_Required work_
The records below are to be quoted in full; please keep every word exact.

_Supplied data_
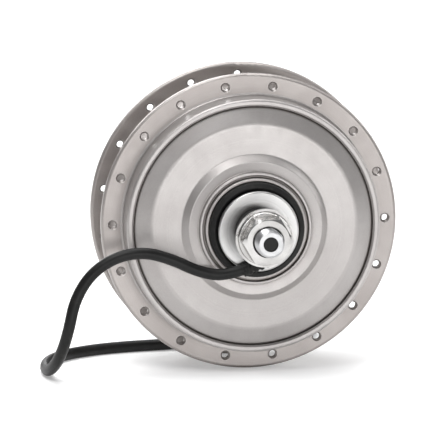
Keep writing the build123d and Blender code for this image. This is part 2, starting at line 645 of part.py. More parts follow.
keep("plug_pins", *[plug_place * pin for pin in [contact] + around(contact, 6, 3.0)])

# ---- phase wires inside ---------------------------------------------------------------------------------
wire_r, wire_pitch, wire_drop = 0.75, 1.7, 18.9


def phase_wire(turn):
    """One wire from the axle's bore, out through the window and along to the circuit board."""
    x = turn * wire_pitch
    corners = [Vector(x, -20.0, -1.0), Vector(x, wire_window_y, -1.0),
               Vector(x, wire_window_y, -wire_drop), Vector(x, board_y[0], -wire_drop)]
    section = Plane(origin=corners[0], z_dir=(0, 1, 0)) * Circle(wire_r)
    return sweep(section, FilletPolyline(*corners, radius=1.7))


keep("phase_wires", *[phase_wire(i) for i in (-1, 0, 1)])

os.makedirs("parts", exist_ok=True)
for name, shape in parts.items():
    export_step(shape, f"parts/{name}.step")
print(len(parts), "nodes")
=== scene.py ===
"""Looks for the geared front hub motor: studio, materials, the free cable with its coil, and the
finely shaped pieces that stand for plain CAD ones. Metres, in the CAD frame."""

import json
import math

import bmesh
import bpy
from mathutils import Matrix, Vector


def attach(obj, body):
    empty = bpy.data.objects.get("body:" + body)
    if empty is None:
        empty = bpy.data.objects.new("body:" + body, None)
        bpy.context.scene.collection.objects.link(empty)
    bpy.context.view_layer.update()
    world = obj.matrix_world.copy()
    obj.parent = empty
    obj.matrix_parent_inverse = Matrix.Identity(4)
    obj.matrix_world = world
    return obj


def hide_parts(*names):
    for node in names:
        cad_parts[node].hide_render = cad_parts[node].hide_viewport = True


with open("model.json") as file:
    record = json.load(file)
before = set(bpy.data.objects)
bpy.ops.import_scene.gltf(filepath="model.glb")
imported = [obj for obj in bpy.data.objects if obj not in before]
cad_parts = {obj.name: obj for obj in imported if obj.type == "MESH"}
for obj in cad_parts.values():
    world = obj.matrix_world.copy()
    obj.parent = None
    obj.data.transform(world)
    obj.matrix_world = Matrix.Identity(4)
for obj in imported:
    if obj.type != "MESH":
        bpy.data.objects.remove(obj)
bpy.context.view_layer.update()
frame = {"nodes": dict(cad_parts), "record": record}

# ---- sizes: those of the CAD part, with a few that only the finer pieces here have ------------------
MM = 0.001
floor_z = -64.0 * MM
half_axle = 75.0 * MM
half_gap = 50.0 * MM                     # to each dropout's inner face
thread_r, thread_pitch, end_chamfer = 6.0 * MM, 1.25 * MM, 1.0 * MM
journal_r, shoulder_r, stator_seat_r = 7.5 * MM, 10.2 * MM, 8.5 * MM
flat_half, flat_end = 5.0 * MM, 60.5 * MM
wire_bore_r, wire_bore_end = 3.2 * MM, 15.0 * MM

cable_d = 5.0 * MM
outlet_y = -46.8 * MM
exit_angle = math.radians(202)           # in X and Z, to the rear and down
exit_offset = 12.0 * MM                  # from the axle's centre to the cable's exit line
collar_r, collar_y = 10.4 * MM, (-50.0 * MM, -43.6 * MM)
boot_near_r, boot_far_r = 3.2 * MM, 2.9 * MM
boot_start, boot_end = -3.4 * MM, 13.0 * MM
cable_clear_r = 2.35 * MM                # inside of a bend relief, a little within the cable

coil_centre = Vector((10.0, 58.0, 0.0)) * MM
turn_outer, turn_inner = 30.0 * MM, 25.0 * MM
turn_middle = (turn_outer + turn_inner) / 2
tie_thickness = 0.8 * MM
coiled_z = floor_z + tie_thickness + cable_d / 2
plug_z = floor_z + 8.3 * MM
plug_gap = 20.0 * MM                     # from the coil to the plug's bend relief
plug_boot_length, plug_boot_r = 12.0 * MM, (3.2 * MM, 5.6 * MM)


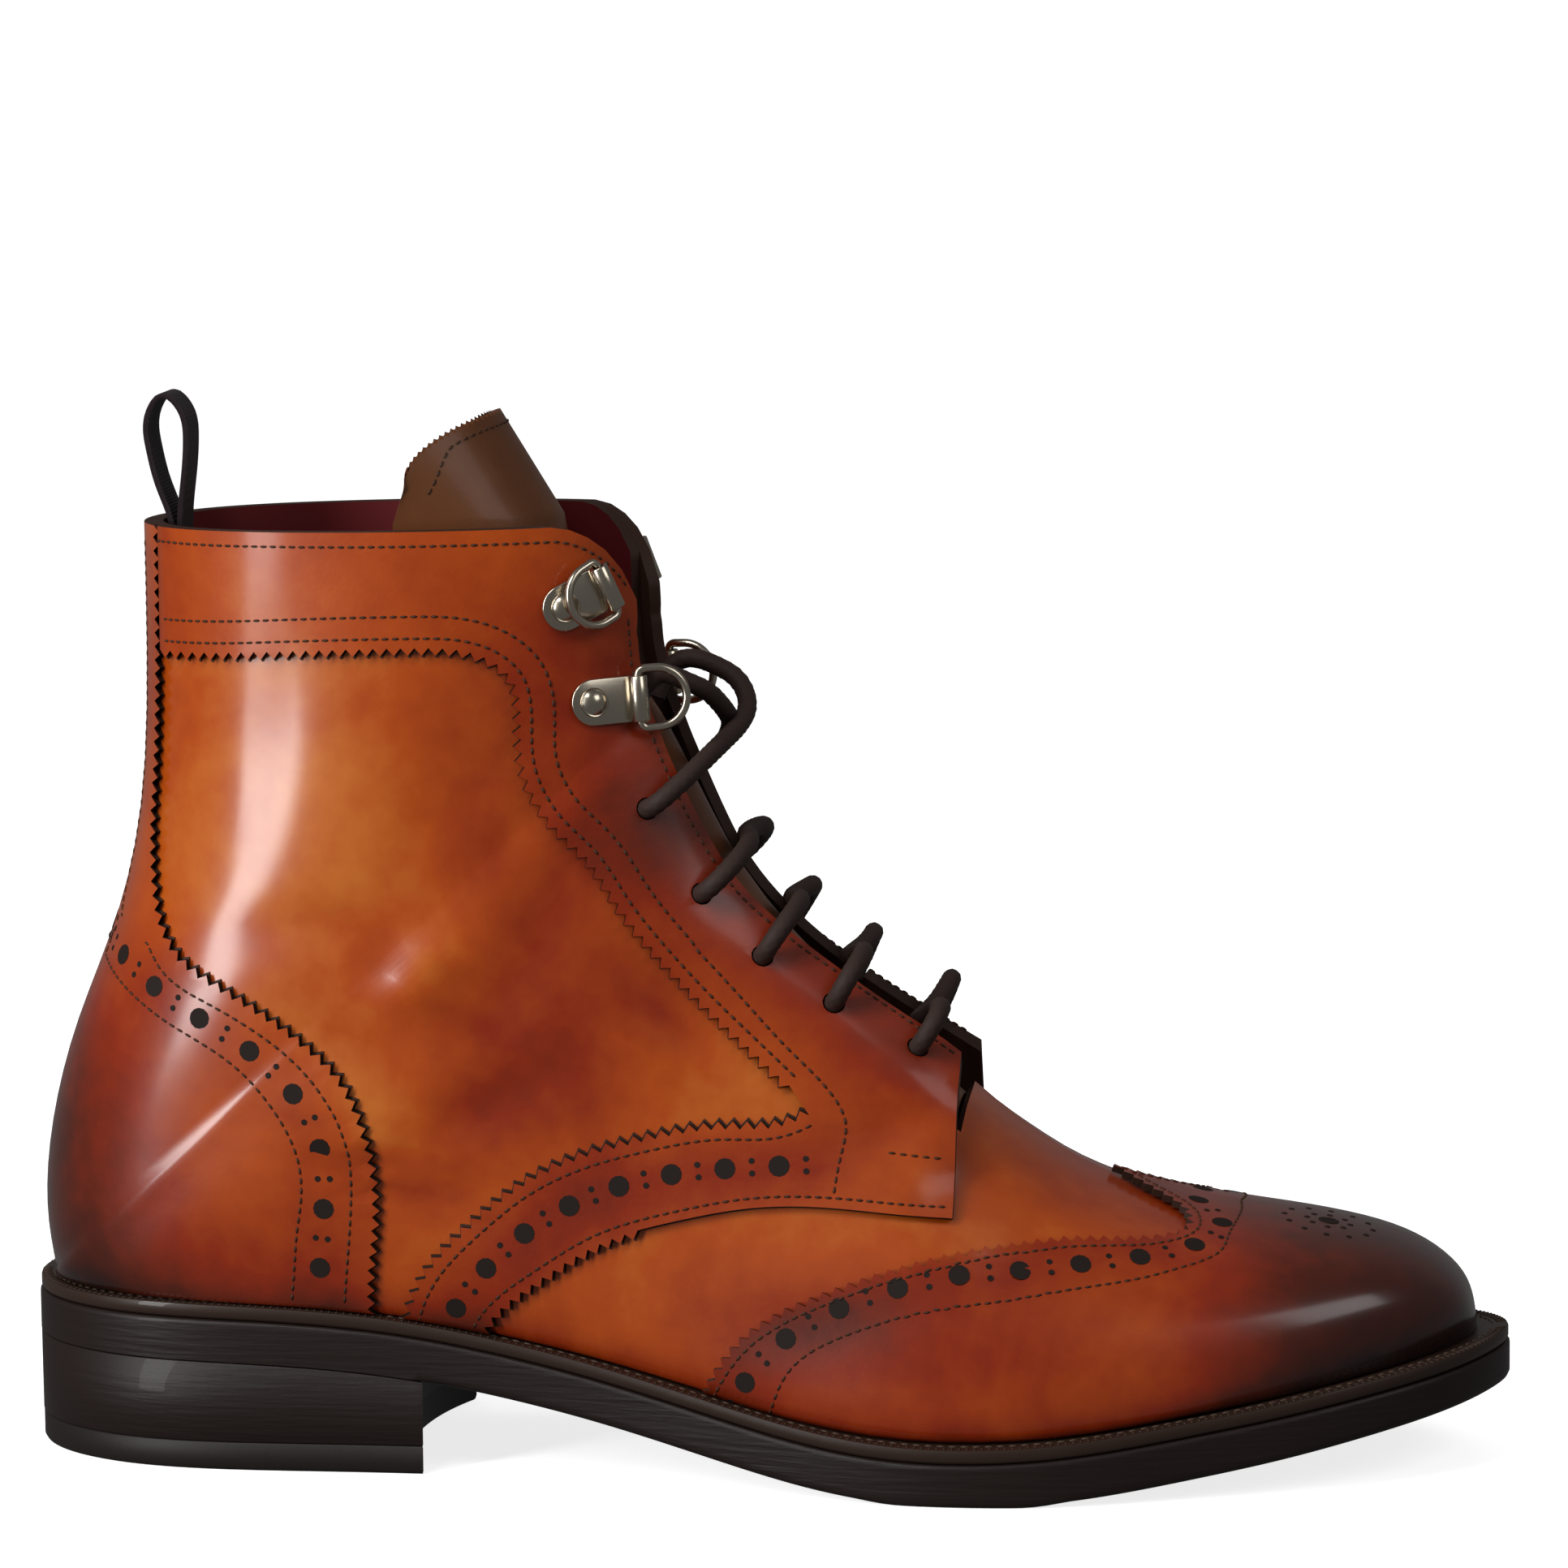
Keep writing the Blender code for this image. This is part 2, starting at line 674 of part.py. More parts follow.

_Answer to this exercise_
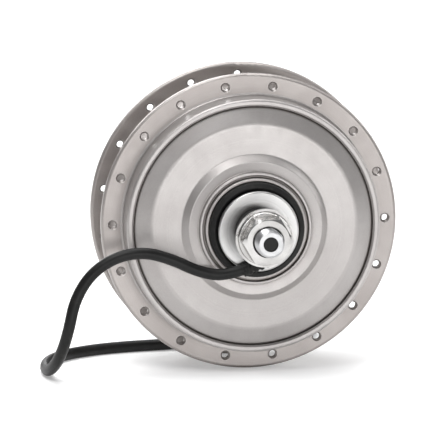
Keep writing the build123d and Blender code for this image. This is part 2, starting at line 645 of part.py. More parts follow.
keep("plug_pins", *[plug_place * pin for pin in [contact] + around(contact, 6, 3.0)])

# ---- phase wires inside ---------------------------------------------------------------------------------
wire_r, wire_pitch, wire_drop = 0.75, 1.7, 18.9


def phase_wire(turn):
    """One wire from the axle's bore, out through the window and along to the circuit board."""
    x = turn * wire_pitch
    corners = [Vector(x, -20.0, -1.0), Vector(x, wire_window_y, -1.0),
               Vector(x, wire_window_y, -wire_drop), Vector(x, board_y[0], -wire_drop)]
    section = Plane(origin=corners[0], z_dir=(0, 1, 0)) * Circle(wire_r)
    return sweep(section, FilletPolyline(*corners, radius=1.7))


keep("phase_wires", *[phase_wire(i) for i in (-1, 0, 1)])

os.makedirs("parts", exist_ok=True)
for name, shape in parts.items():
    export_step(shape, f"parts/{name}.step")
print(len(parts), "nodes")
=== scene.py ===
"""Looks for the geared front hub motor: studio, materials, the free cable with its coil, and the
finely shaped pieces that stand for plain CAD ones. Metres, in the CAD frame."""

import json
import math

import bmesh
import bpy
from mathutils import Matrix, Vector


def attach(obj, body):
    empty = bpy.data.objects.get("body:" + body)
    if empty is None:
        empty = bpy.data.objects.new("body:" + body, None)
        bpy.context.scene.collection.objects.link(empty)
    bpy.context.view_layer.update()
    world = obj.matrix_world.copy()
    obj.parent = empty
    obj.matrix_parent_inverse = Matrix.Identity(4)
    obj.matrix_world = world
    return obj


def hide_parts(*names):
    for node in names:
        cad_parts[node].hide_render = cad_parts[node].hide_viewport = True


with open("model.json") as file:
    record = json.load(file)
before = set(bpy.data.objects)
bpy.ops.import_scene.gltf(filepath="model.glb")
imported = [obj for obj in bpy.data.objects if obj not in before]
cad_parts = {obj.name: obj for obj in imported if obj.type == "MESH"}
for obj in cad_parts.values():
    world = obj.matrix_world.copy()
    obj.parent = None
    obj.data.transform(world)
    obj.matrix_world = Matrix.Identity(4)
for obj in imported:
    if obj.type != "MESH":
        bpy.data.objects.remove(obj)
bpy.context.view_layer.update()
frame = {"nodes": dict(cad_parts), "record": record}

# ---- sizes: those of the CAD part, with a few that only the finer pieces here have ------------------
MM = 0.001
floor_z = -64.0 * MM
half_axle = 75.0 * MM
half_gap = 50.0 * MM                     # to each dropout's inner face
thread_r, thread_pitch, end_chamfer = 6.0 * MM, 1.25 * MM, 1.0 * MM
journal_r, shoulder_r, stator_seat_r = 7.5 * MM, 10.2 * MM, 8.5 * MM
flat_half, flat_end = 5.0 * MM, 60.5 * MM
wire_bore_r, wire_bore_end = 3.2 * MM, 15.0 * MM

cable_d = 5.0 * MM
outlet_y = -46.8 * MM
exit_angle = math.radians(202)           # in X and Z, to the rear and down
exit_offset = 12.0 * MM                  # from the axle's centre to the cable's exit line
collar_r, collar_y = 10.4 * MM, (-50.0 * MM, -43.6 * MM)
boot_near_r, boot_far_r = 3.2 * MM, 2.9 * MM
boot_start, boot_end = -3.4 * MM, 13.0 * MM
cable_clear_r = 2.35 * MM                # inside of a bend relief, a little within the cable

coil_centre = Vector((10.0, 58.0, 0.0)) * MM
turn_outer, turn_inner = 30.0 * MM, 25.0 * MM
turn_middle = (turn_outer + turn_inner) / 2
tie_thickness = 0.8 * MM
coiled_z = floor_z + tie_thickness + cable_d / 2
plug_z = floor_z + 8.3 * MM
plug_gap = 20.0 * MM                     # from the coil to the plug's bend relief
plug_boot_length, plug_boot_r = 12.0 * MM, (3.2 * MM, 5.6 * MM)


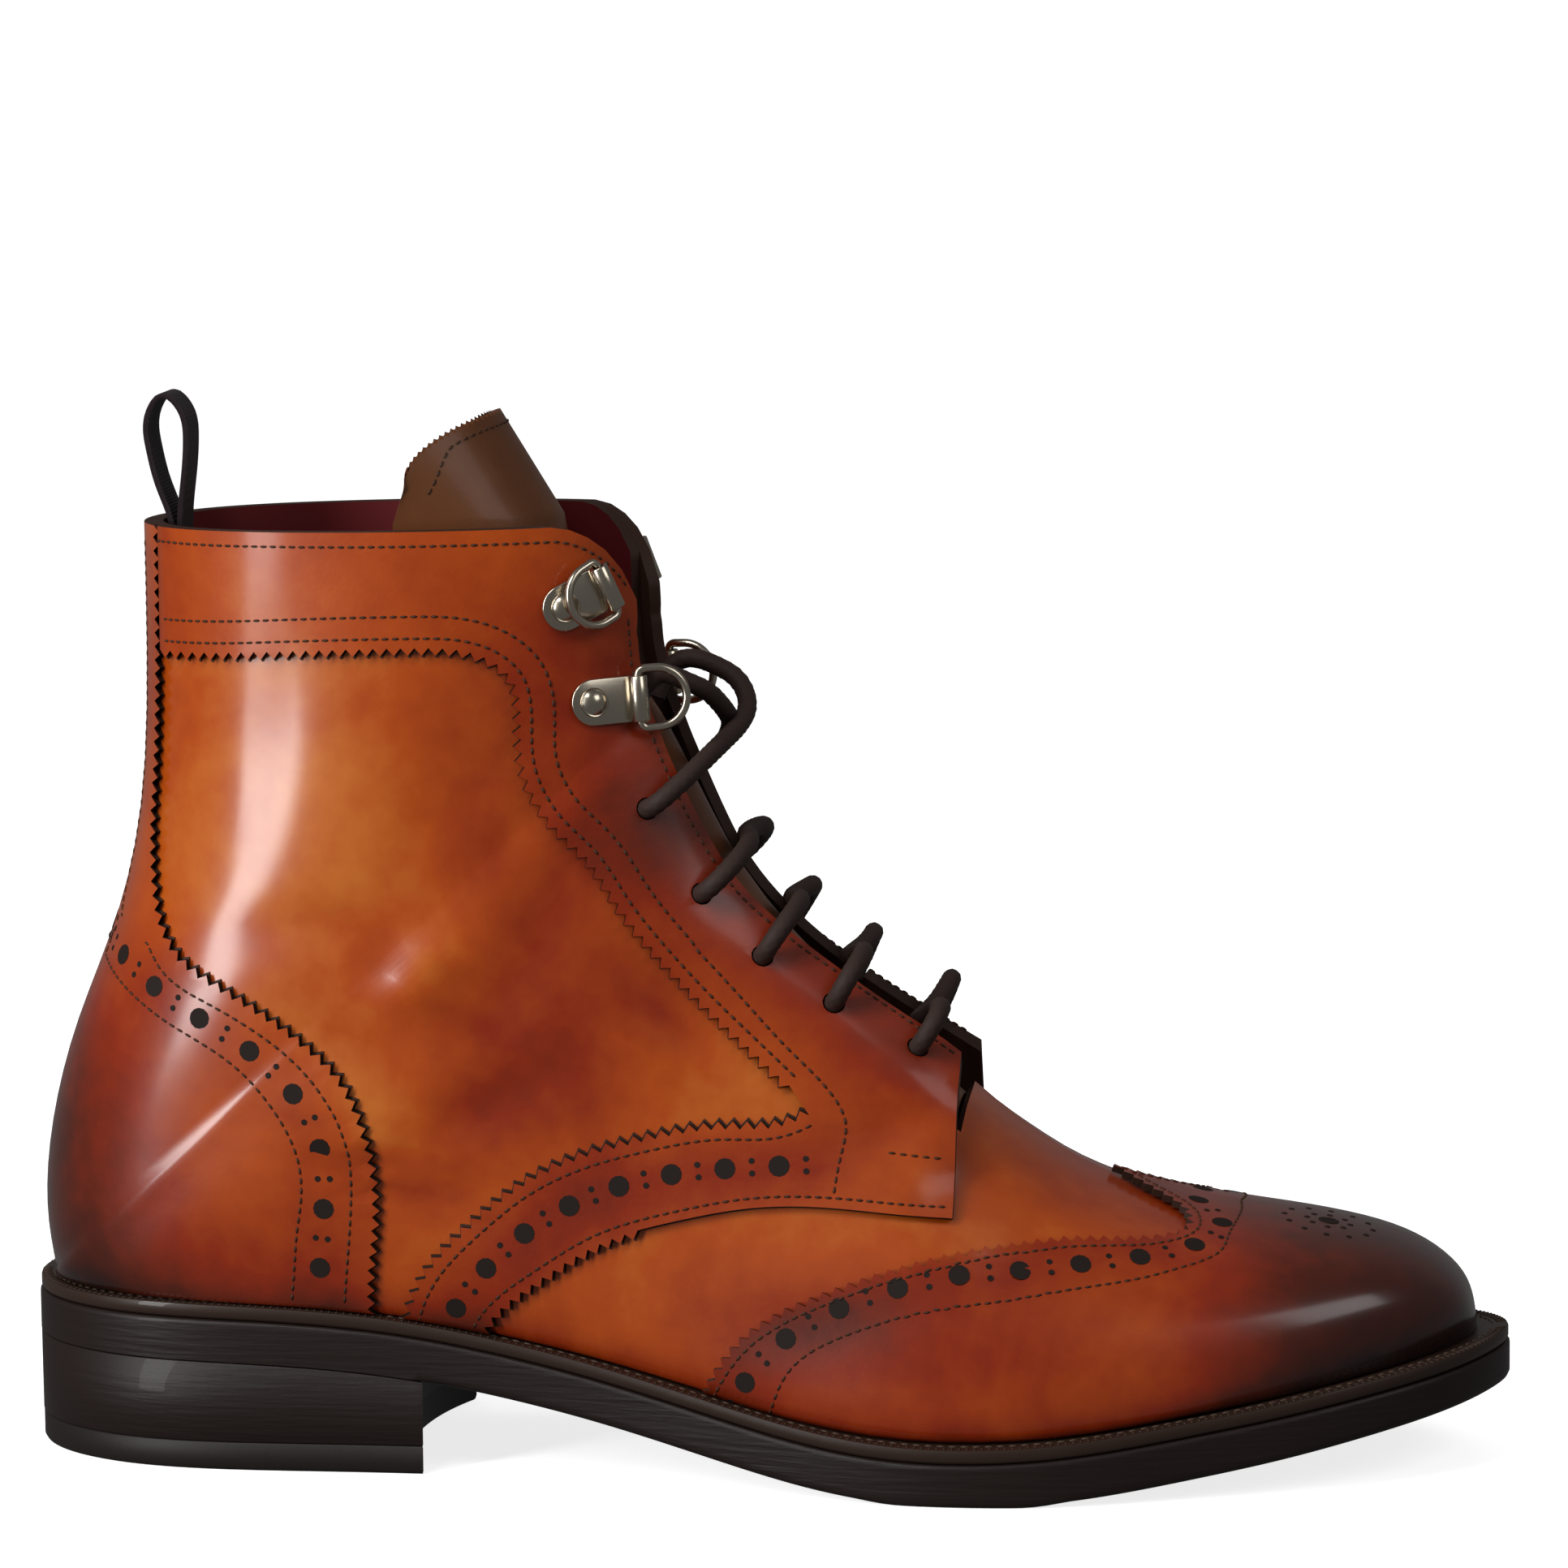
Keep writing the Blender code for this image. This is part 2, starting at line 674 of part.py. More parts follow.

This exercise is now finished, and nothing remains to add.